August   4 – Bob Gamble, 91, 19th-century pitcher who played in 1888 for the Philadelphia Athletics of the American Association.
August   8 – Fred Winchell, 76, Canadian pitcher who appeared in four games for the Cleveland Naps in its 1909 season.
August 18 – Archie Stimmel, 85, pitcher who played from 1900 through 1902 for the Cincinnati Reds.
August 21 – George Quellich, 52, left fielder who played 13 games for the 1931 Detroit Tigers, all as a replacement for the team's slugger John Stone, but earned his place in baseball history by setting a record that has never been equaled at any level of professional baseball, with fifteen consecutive hits while playing for the Reading Coal Barons of the International League in 1929, which included one grand slam, four home runs, a double and ten singles. Immediately following the end of his string, Quellich collected 13 hits in his next 18 at-bats.
August 22 – Dummy Taylor, 83, the only successful deaf pitcher in Major League Baseball, who was a vital part of the New York Giants in the early years of the 20th Century, helping them clinch three National League pennants and the 1905 World Series title.
August 23 – Bill Breckinridge, 50, pitcher who played for the 1929 Philadelphia Athletics.
August 28 – Jean Dubuc, 69, pitcher for the Cincinnati Reds, Detroit Tigers, Boston Red Sox and New York Giants in all or part of nine seasons spanning 1908–1919, whose name was mentioned during the Black Sox Scandal investigation in the Summer of 1921, but he was neither a participant nor a conspirator in the scandal, even though he was pursued for his guilty knowledge of the fix.
August 28 – Eddie Stack, 70, pitcher who played for the Philadelphia Phillies, Brooklyn Dodgers and Chicago Cubs in a span of five seasons from 1910 to 1914.
August 28 – Sid Womack, 61, backup catcher for the 1926 Boston Braves.

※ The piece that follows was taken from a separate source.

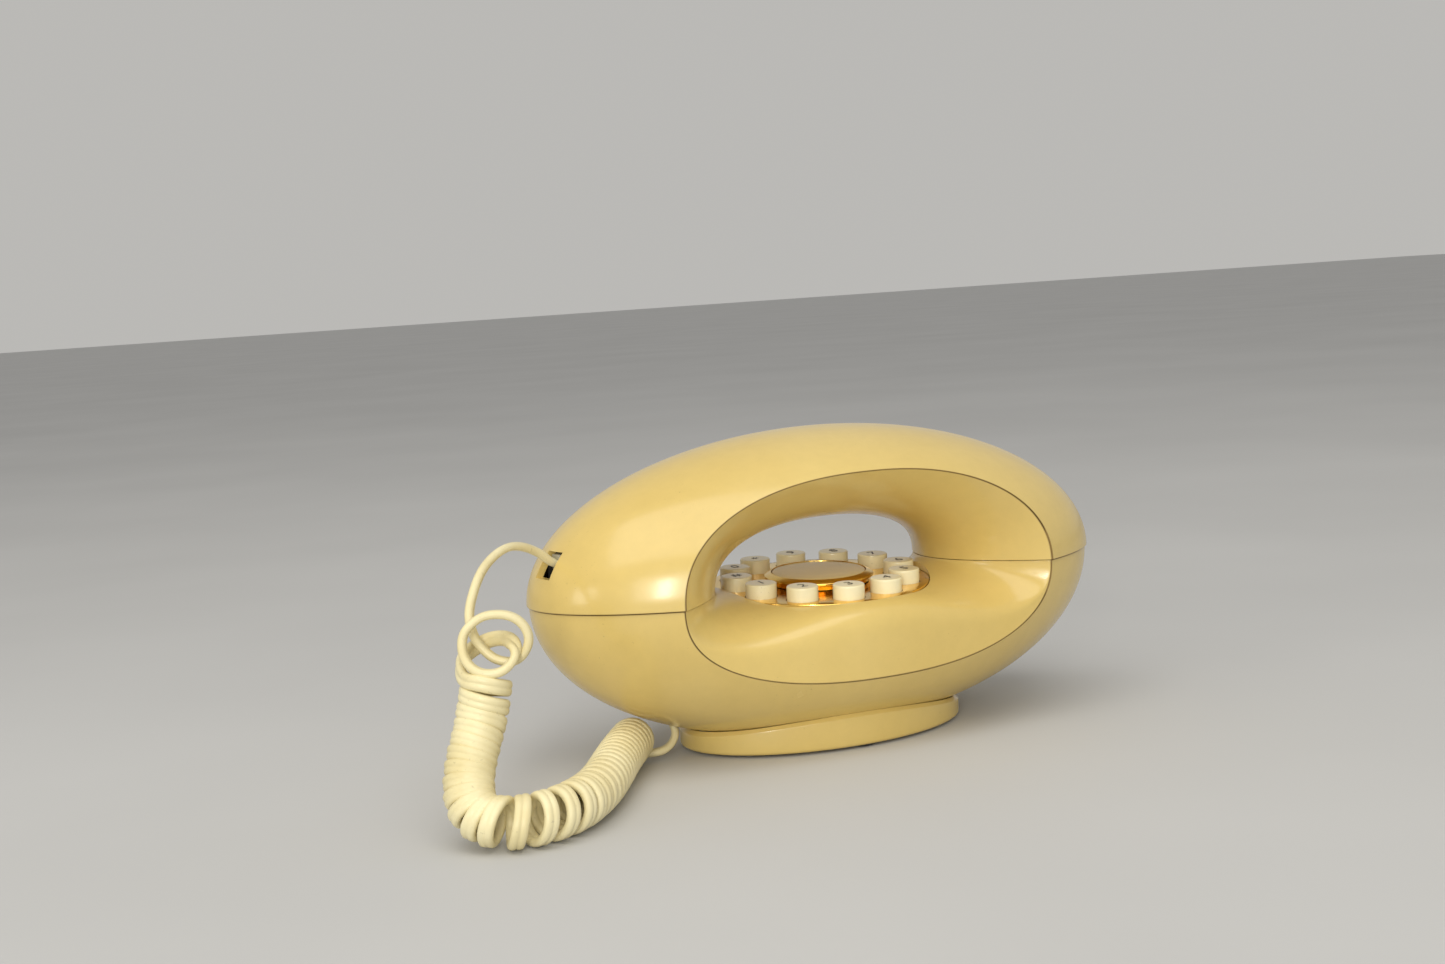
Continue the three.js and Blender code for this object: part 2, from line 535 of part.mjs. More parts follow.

August 30 – Frank Demaree, 48, two-time All-Star outfielder whose career included stints with the Chicago Cubs, New York Giants, Boston Braves, St. Louis Cardinals and St. Louis Browns over twelve seasons from 1932 to 1944, winning four National League pennants with the Cubs (1932; 1935; 1938) and Cardinals (1943), as well as one American League pennant with the Browns (1944), being also one of four players to reach the 30–30 club in Pacific Coast League history (1934), along with Hall of Famer Tony Lazzeri (1925), Lefty O'Doul (1927) and Joc Pederson (2014).

September
September   4 – Red Killefer, 73, who spent 35 years in Organized Baseball as a player, coach, manager, team president and owner of a minor league team named after him, being known as a hot-tempered, fiery and passionate utility man able to play any position but pitcher in a seven-year, major league career with the Detroit Tigers, Washington Senators, Cincinnati Reds and New York Giants from 1907 to 1916, and later becoming a successful manager minor league manager for 25 years from 1917 to 1941, while compiling a managerial record of 1,940–1,800 (519), 13th best in minor league history; brother of "Reindeer" Bill Killefer.

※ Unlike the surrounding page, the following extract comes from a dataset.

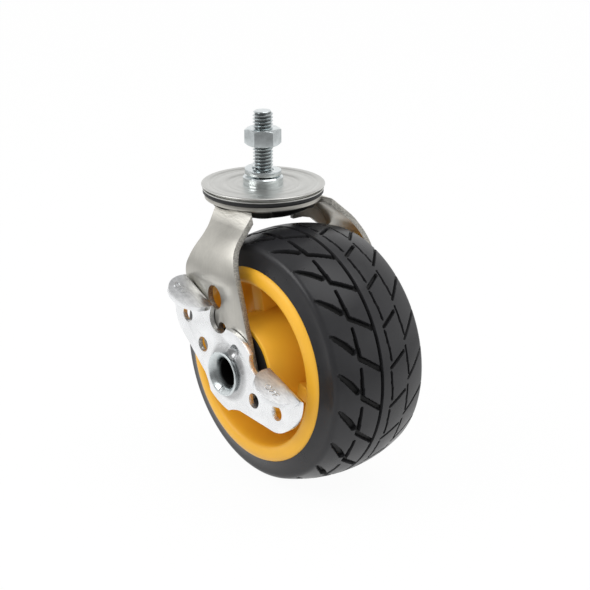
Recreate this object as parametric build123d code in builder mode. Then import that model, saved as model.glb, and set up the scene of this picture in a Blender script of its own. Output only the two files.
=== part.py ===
"""Swivel castor with a threaded stem, a pressed fork and a rocking two-pedal brake lever.

Millimetres, +Z up along the swivel axis. The origin is on that axis at the seat, the top
face of the stem's collar. The wheel trails towards +X, its axle lies along Y, and the
brake lever is on the -Y side.
"""
import os
from math import acos, atan2, cos, hypot, radians, sin, tan

from build123d import *

os.makedirs("parts", exist_ok=True)

# Clearances
running_gap = 0.3
shaft_clearance = 0.08
ball_play = 0.05

# Stem, collar and fasteners
stem_radius = 6.0
stem_top = 39.1
stem_chamfer = 1.2
thread_depth = 0.57
collar_radius = 12.0
collar_height = 5.4
collar_edge = 0.8
shank_radius = 7.0
rivet_radius = 10.5
rivet_height = 2.5
nut_across_flats = 19.0
nut_height = 10.0
nut_bottom = 18.7
nut_turn = 24.6
washer_inner_radius = 6.4
washer_outer_radius = 10.9
washer_thickness = 2.8
washer_rise = 2.0
washer_wrap = 350.0

# Top plate, shield and seal
plate_radius = 37.0
plate_sheet = 3.0
plate_rim_thickness = 1.3
plate_rim_rise = 1.2
plate_step_rise = 0.4
plate_inner_step_radius = 23.0
plate_outer_step_radius = 32.0
plate_step_run = 1.0
plate_hub_radius = 30.0
plate_ledge_radius = 34.0
plate_ledge_drop = 1.35
race_depth = 1.0
shield_radius = 36.2
shield_thickness = 0.7
seal_radius = 36.0
seal_height = 2.55
seal_inner_gap = 0.3

# Swivel bearing
upper_ball_radius = 4.5
upper_ball_circle = 23.0
upper_ball_count = 14
lower_ball_radius = 3.0
lower_ball_circle = 11.0
lower_ball_count = 10
lower_race_radius = 14.2
lower_race_thickness = 2.75
lower_race_depth = 0.8

# Fork
fork_sheet = 3.5
crown_rim_radius = 35.0
crown_rim_height = 2.2
crown_bowl_radius = 31.3
crown_floor_round = 3.0
crown_centre_rise = 4.8
tab_top = -13.3
tab_half_width = 29.85
leg_splay = 47.4
leg_outer_y = 52.0
leg_upper_bend = 6.0
leg_lower_bend = 32.0
leg_foot_radius = 20.3
leg_axis_angle = 112.4
large_hole_distance = 43.8
large_hole_length = 14.5
large_hole_width = 12.2
small_hole_distance = 25.2
small_hole_radius = 3.75

# Axle
trail = 36.5
axle_drop = 100.55
axle_radius = 10.0
axle_bore_radius = 8.6
flare_radius = 13.0
flare_depth = 1.9

# Wheel
tyre_radius = 76.0
tyre_half_width = 33.6
tyre_shoulder_radius = 69.6
tyre_shoulder_round = 2.2
tyre_bed_radius = 57.3
hub_shoulder = 2.5
rim_lip_radius = 58.8
rim_half_width = 36.7
rim_lip_inner_radius = 49.3
rim_lip_crest = 39.2
rim_wall_foot_radius = 46.0
web_half_thickness = 6.0
hub_half_width = 46.0
hub_radius = 28.0
hub_foot_radius = 33.0
dish_round = 4.0
rib_count = 3
rib_width = 9.0
rib_half_height = 27.0
rib_first_angle = 103.0

# Wheel bearings
bearing_radius = 23.5
bearing_width = 14.0
bearing_recess = 1.2
inner_race_radius = 14.4
outer_race_radius = 19.4
bearing_ball_radius = 3.6
bearing_ball_count = 8
bearing_seal_thickness = 0.9
bearing_seal_inset = 0.5
dust_cap_radius = 25.5
dust_cap_inner_radius = 16.6
dust_cap_thickness = 2.0
spacer_radius = 12.6
friction_washer_radius = 15.8

# Brake lever
lever_sheet = 3.0
lever_gap = 0.5
lever_tilt = 66.7
lever_crown_radius = 26.0
lever_crown_half = 12.0
notch_radius = 8.0
notch_depth = 15.5
pedal_start = 28.6
pedal_end = 58.5
pedal_level = 27.5
pedal_reach = 17.2
wing_reach = 61.2
lever_foot = 23.0
collar_draw = 1.8
collar_draw_radius = 13.8
collar_foot_radius = 17.0
wing_hole_radius = 3.9
wing_hole_inner = 26.0
wing_hole_outer = 45.5
wing_hole_outer_level = 8.0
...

September   4 – Ward Miller, 74, fourth outfielder for the Pittsburgh Pirates, Cincinnati Reds, Chicago Cubs, St. Louis Terriers and St. Louis Browns over part of eight seasons spanning 1909–1917.
September   6 – Tommy de la Cruz, 46, Cuban pitcher for the 1944 Cincinnati Reds, who was one of many ballplayers to appear only in the majors during World War II.
September   6 – Hugh Hill, 79, outfielder who played with the Cleveland Naps in 1903 and for the St. Louis Cardinals in 1904.
September   7 – Wally Gilbert, 57, third baseman who played from 1928 through 1932 for the Brooklyn Robins and Cincinnati Reds.
September 10 – Arlas Taylor, 82, pitcher for the 1921 Philadelphia Athletics.
September 15 – Snuffy Stirnweiss, 39, two-time All-Star second baseman who played for the New York Yankees between 1943 and 1950, winning three World Series rings with them and the 1945 American League batting championship with a .309 average, leading also the league twice in runs scored, hits, triples and stolen bases, and once in slugging and total bases.
September 23 – Bill Mundy, 69, first baseman for the 1913 Boston Red Sox. 
September 24 – Bill Jackson, 58, outfielder and first baseman who played from 1914 to 1915 for the Chicago Whales club of the outlaw Federal League.
September 26 – Raleigh Aitchison, 70, pitcher who played for the Brooklyn Dodgers and Robins teams in part of three seasons spanning 1911–1915.
September 27 – Joe Berry, 53, pitcher for the Chicago Cubs, Philadelphia Athletics and Cleveland Indians over four seasons from 1942 to 1946.

October
October   2 – Bill Forman, 71, pitcher for the Washington Senators over two seasons from 1909 to 1910.
October   7 – Chick Brandom, 71, pitcher who played with the Pittsburgh Pirates and Newark Peppers in a span of three seasons from 1908 to 1915.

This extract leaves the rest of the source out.